Biaya transportasi tidak sesuai ketentuan sebesar Rp261.500.000,00.
Hasil pemeriksaan secara uji petik terhadap bukti pertanggungjawaban belanja perjalanan dinas pada Sekretariat DPRD menunjukkan terdapat pemberian biaya transportasi kepada wakil dan ketua DPRD berupa sewa kendaraan untuk ransportasi lokal selama melaksanakan perjalanan. Dketahui terdapat 262 tugas perjalanan dinas yang menggunakan kendaraan sewa untuk transportasi lokal.
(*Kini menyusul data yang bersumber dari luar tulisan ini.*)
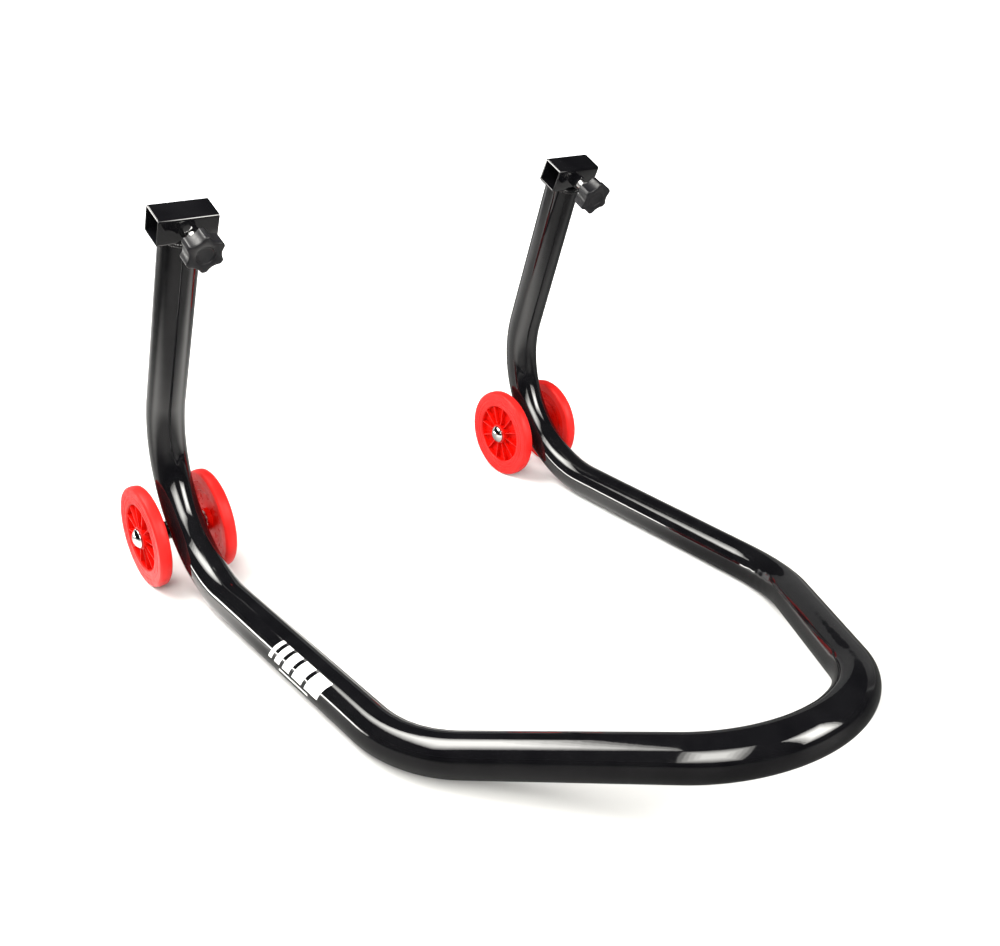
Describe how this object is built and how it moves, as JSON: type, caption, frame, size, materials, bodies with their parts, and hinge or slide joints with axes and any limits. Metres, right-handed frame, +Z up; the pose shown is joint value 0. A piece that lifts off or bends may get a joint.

Oleh karena itu, terdapat kelebihan pembayaran uang harian sebesar Rp261.500.000,00 .
Biaya transportasi tidak sesuai ketentuan sebesar Rp261.500.000,00.
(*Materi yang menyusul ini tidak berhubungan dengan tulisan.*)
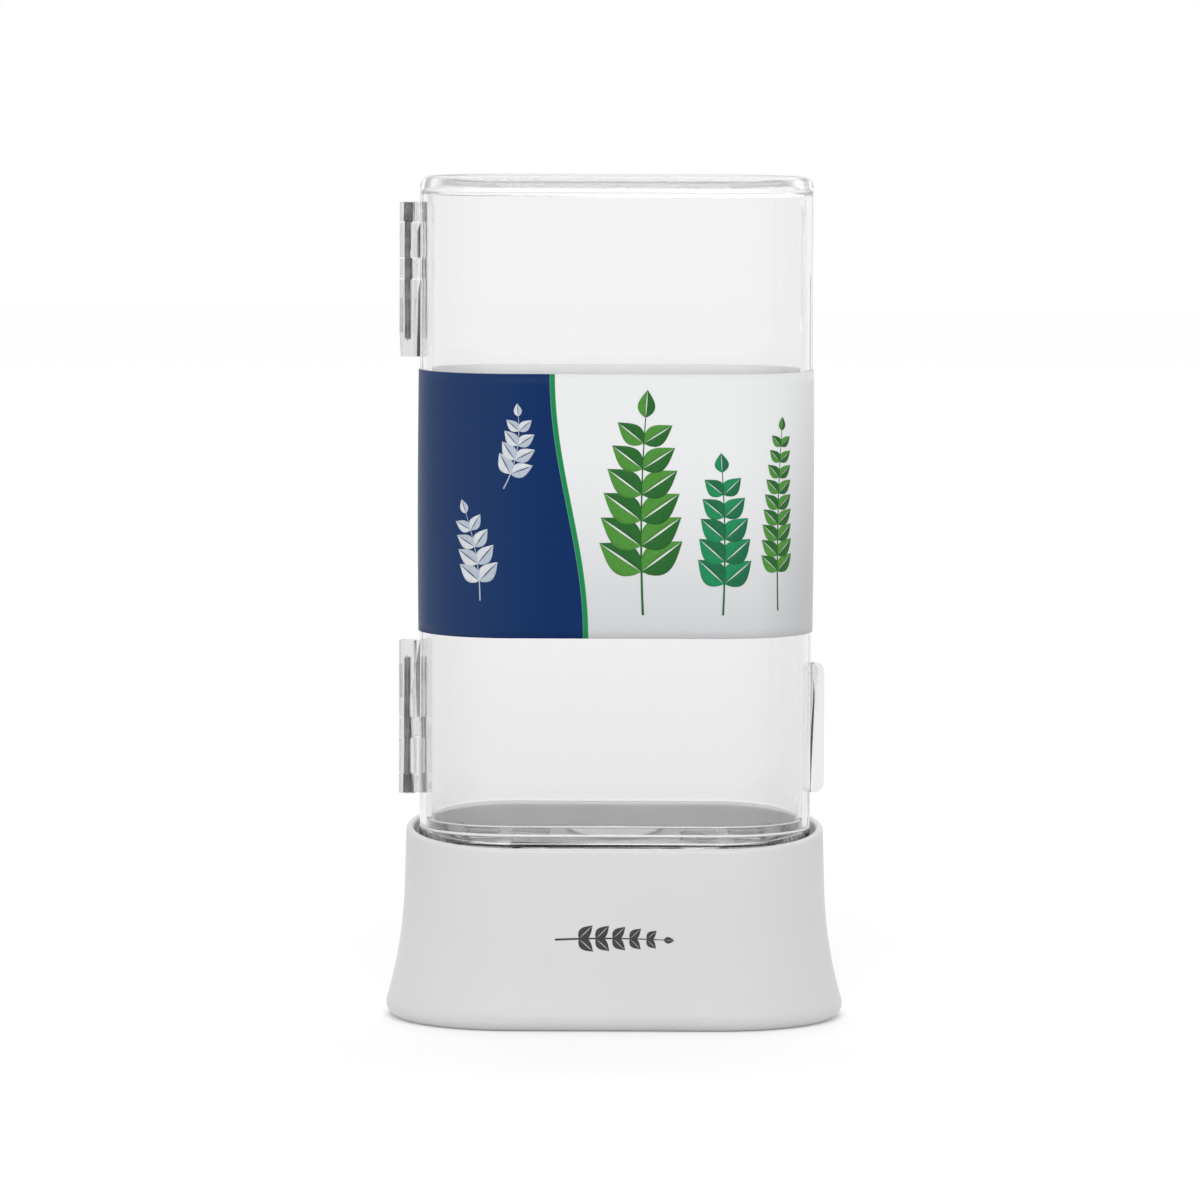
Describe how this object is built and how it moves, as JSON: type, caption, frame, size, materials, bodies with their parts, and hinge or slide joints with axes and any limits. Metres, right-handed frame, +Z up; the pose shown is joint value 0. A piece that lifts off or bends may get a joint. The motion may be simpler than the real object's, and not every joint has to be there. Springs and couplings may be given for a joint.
{
  "type": "herb keeper",
  "caption": "Tall clear case with a hinged front door and a drain tray, standing in a white flared water base, for keeping fresh herbs upright in a refrigerator door.",
  "frame": {"origin": "on the floor under the middle of the base", "axes": "+X to the right with the door facing the viewer and the hinges on the left, +Y to the back, +Z up"},
  "size_m": [0.136, 0.076, 0.25],
  "materials": {
    "base_plastic": "white moulded plastic with a soft satin sheen",
    "clear_plastic": "clear moulded plastic, polished",
    "tray_plastic": "clear moulded plastic",
    "pin_steel": "plain steel pin with a knurled head",
    "printed_card": null
  },
  "bodies": {
    "base": {"water_base": "base_plastic"},
    "case": {"back_shell": "clear_plastic", "upper_hinge_pin": "pin_steel", "lower_hinge_pin": "pin_steel", "card_back": "printed_card"},
    "door": {"door": "clear_plastic", "card_front": "printed_card"},
    "tray": {"drain_tray": "tray_plastic", "tray_knob": "tray_plastic"}
  },
  "joints": [
    {"name": "case_lift", "type": "slide", "parent": "base", "child": "case", "axis": [0, 0, 1], "range_m": [0, 0.04]},
    {"name": "door_hinge", "type": "hinge", "parent": "case", "child": "door", "pos_m": [-0.0617, 0, 0.15], "axis": [0, 0, -1], "range_deg": [0, 170]},
    {"name": "tray_lift", "type": "slide", "parent": "case", "child": "tray", "axis": [0, 0, 1], "range_m": [0, 0.12]}
  ]
}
Bukti pertanggungjawaban tiket pesawat tidak sesuai identitas pelaksana perjalanan dinas sebesar Rp2.709.729,00.
Pembayaran biaya penginapan melebihi standar satuan harga sebesar Rp6.372.000.00.
Atas temuan BPK ini tim pun berupaya mengkonfirmasi sejumlah pihak terkait. Ketua DPRD Medan, Hasyim serta Wakil Ketua DPRD Medan, Rajudin Sagala Justru Memilih Bungkam. Pesan singkat maupun Telepon Selular tak direspon.
Sebelumnya, Wakil Ketua DPRD Medan, Rajudin Sagala sempat merespon sambungan selular via Whatsapp pribadi miliknya. Mirisnya, saat mengetahui yang ditanyakan merupakan dugaan korupsi atas temuan BPK dia kembali bungkam.